Learning Robot Manipulation from Audio World Models
Fan Zhang, Michael Gienger
TL;DR
The paper targets the challenge of robotic manipulation when visual cues are ambiguous by introducing an audio-focused world modeling approach. It presents a latent flow matching mechanism in an AudioMAE-derived spectrogram latent space, enabled by a transformer-based vector field to forecast future audio and guide a flow-matching robot policy. Two tasks—real-world water filling and simulated piano playing—demonstrate that incorporating predicted future audio improves performance over lookahead-free baselines, highlighting the importance of rhythmic and pitch dynamics.
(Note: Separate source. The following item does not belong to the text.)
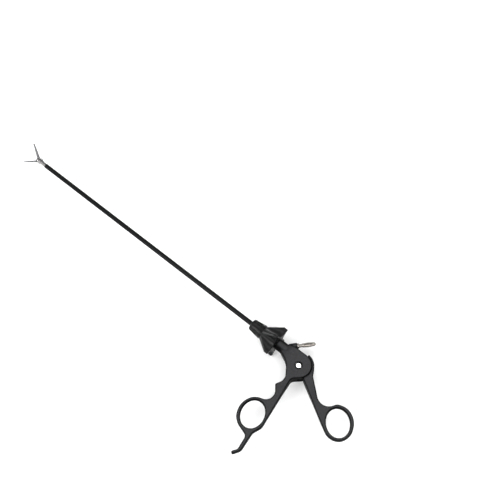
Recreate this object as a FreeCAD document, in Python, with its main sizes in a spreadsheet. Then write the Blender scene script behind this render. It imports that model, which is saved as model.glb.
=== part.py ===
import FreeCAD, Part
import math
import os
import re
import Sketcher

# Hand instrument with a long insulated shaft: a ringed pistol handle, a rotation knob,
# a drive rod and a pair of linked jaws. The shaft runs along X with the jaws at -X,
# the rings hang at -Y, and the instrument lies on its side with Z up.
# The origin is on the shaft's axis at the front face of the nose collar.

Vector = FreeCAD.Vector
doc = FreeCAD.newDocument("laparoscopic_forceps")

# lengths in millimetres, angles in degrees
sizes = {
    # shaft and its core
    "sleeve_radius": 2.5,
    "sleeve_wall": 0.35,
    "tube_wall": 0.53,
    "slip_gap": 0.02,
    "run_gap": 0.05,
    "side_gap": 0.2,
    "jaw_pivot_reach": 311.5,
    "fork_length": 11.5,
    "fork_radius": 2.3,
    "fork_nose": 2.3,
    "fork_tail": 6.0,
    "fork_spigot": 6.0,
    "fork_slot": 2.5,
    "fork_slot_depth": 13.5,
    "jaw_roll": 32.0,
    # jaws
    "jaw_length": 20.3,
    "jaw_base_radius": 2.3,
    "jaw_mid_radius": 1.75,
    "jaw_tip_radius": 1.15,
    "jaw_open": 35.0,
    "jaw_face_gap": 0.04,
    "jaw_clear": 2.6,
    "jaw_pin_radius": 0.6,
    "jaw_boss_radius": 1.55,
    "tail_thickness": 0.6,
    "tail_reach": 4.0,
    "tail_angle_closed": 22.5,
    "eye_radius": 0.68,
    "tooth_pitch": 0.95,
    "tooth_depth": 0.28,
    "tooth_count": 15,
    # links and rod
    "link_length": 7.0,
    "link_angle": 29.2,
    "link_thickness": 0.5,
    "link_bevel": 0.36,
    "stack_gap": 0.04,
    "link_pin_radius": 0.4,
    "stud_radius": 0.33,
    "stud_clearance": 0.15,
    "rod_pin_reach": 8.374,
    "rod_radius": 0.8,
    "tang_radius": 0.9,
    "tang_length": 7.4,
    "rod_bore_gap": 0.1,
    "ball_radius": 2.0,
    "ball_clearance": 0.25,
    # nose collar, ring and knob
    "collar_length": 13.6,
    "collar_front_radius": 6.05,
    "collar_rear_radius": 7.6,
    "collar_edge": 1.0,
    "collar_groove_width": 2.4,
    "collar_groove_start": 2.2,
    "collar_groove_end": 10.6,
    "collar_groove_depth": 0.7,
    "collar_groove_count": 10,
    "flange_length": 3.4,
    "flange_radius": 4.6,
    "seam_length": 1.8,
    "seam_radius": 7.1,
    "knob_front_radius": 7.7,
    "knob_crest_start": 28.6,
    "knob_end": 32.8,
    "wing_radius": 17.0,
    "wing_round": 1.9,
    "valley_radius": 9.2,
    "wing_count": 5,
    "knob_edge": 0.9,
    # spigot that carries the knob and turns in the neck
    "spigot_radius": 3.5,
    "spigot_end": 46.0,
    "tube_end": 44.0,
    "seal_place": 36.2,
    "seal_section": 0.32,
    "keeper_place": 39.5,
    "keeper_width": 2.2,
    "keeper_depth": 0.9,
    "rod_seal_place": 29.0,
    "rod_seal_length": 3.0,
    # front handle
    "neck_start": 33.1,
    "neck_radius": 5.75,
    "neck_end": 48.0,
    "pivot_x": 64.0,
    "pivot_drop": 6.0,
    "hub_radius": 13.0,
    "hub_thickness": 12.0,
    "grip_thickness": 5.6,
    "rim_edge": 1.0,
    "hole_edge": 1.4,
    "finger_ring_x": 60.0,
    "finger_ring_drop": 70.2,
    "finger_hole_long": 14.3,
    "finger_hole_short": 11.5,
    "finger_ring_tilt": 108.0,
    "finger_rim_long": 17.3,
    "finger_rim_short": 14.8,
    "finger_rim_tilt": 98.0,
    "slot_width": 5.6,
    "slot_radius": 11.4,
    # high-frequency plug boss and pin
    "plug_angle": 47.0,
    "plug_x": 49.4,
    "plug_y": 10.2,
    "plug_boss_radius": 3.3,
    "plug_boss_length": 8.0,
    "plug_pin_radius": 2.0,
    "plug_pin_length": 18.3,
    "plug_stud_radius": 1.5,
    "plug_stud_length": 4.4,
    "plunger_radius": 1.1,
    "plunger_length": 1.6,
    # thumb handle
    "lip_gap": 0.4,
    "lip_radius": 14.9,
    "thumb_arm": 6.02,
    "thumb_swing": 21.6,
    "tongue_radius": 11.0,
    "thumb_ring_x": 127.5,
    "thumb_ring_drop": 25.9,
    "thumb_hole_long": 14.5,
    "thumb_hole_short": 11.3,
    "thumb_ring_tilt": 135.0,
    "thumb_rim_long": 17.3,
    "thumb_rim_short": 15.0,
    "thumb_rim_tilt": 131.0,
    # pivot screw and its sleeve nut
    "screw_radius": 1.5,
    "screw_head_radius": 3.0,
    "screw_head_height": 0.9,
    "screw_recess": 1.9,
    "nut_radius": 2.25,
    "nut_head_radius": 3.4,
}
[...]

The approach is modular and computationally efficient, enabling fast closed-loop predictions and flexible component substitution for broader multimodal robotic applications.
Abstract
World models have demonstrated impressive performance on robotic learning tasks. Many such tasks inherently demand multimodal reasoning; for example, filling a bottle with water will lead to visual information alone being ambiguous or incomplete, thereby requiring reasoning over the temporal evolution of audio, accounting for its underlying physical properties and pitch patterns. In this paper, we propose a generative latent flow matching model to anticipate future audio observations, enabling the system to reason about long-term consequences when integrated into a robot policy. We demonstrate the superior capabilities of our system through two manipulation tasks that require perceiving in-the-wild audio or music signals, compared to methods without future lookahead. We further emphasize that successful robot action learning for these tasks relies not merely on multi-modal input, but critically on the accurate prediction of future audio states that embody intrinsic rhythmic patterns.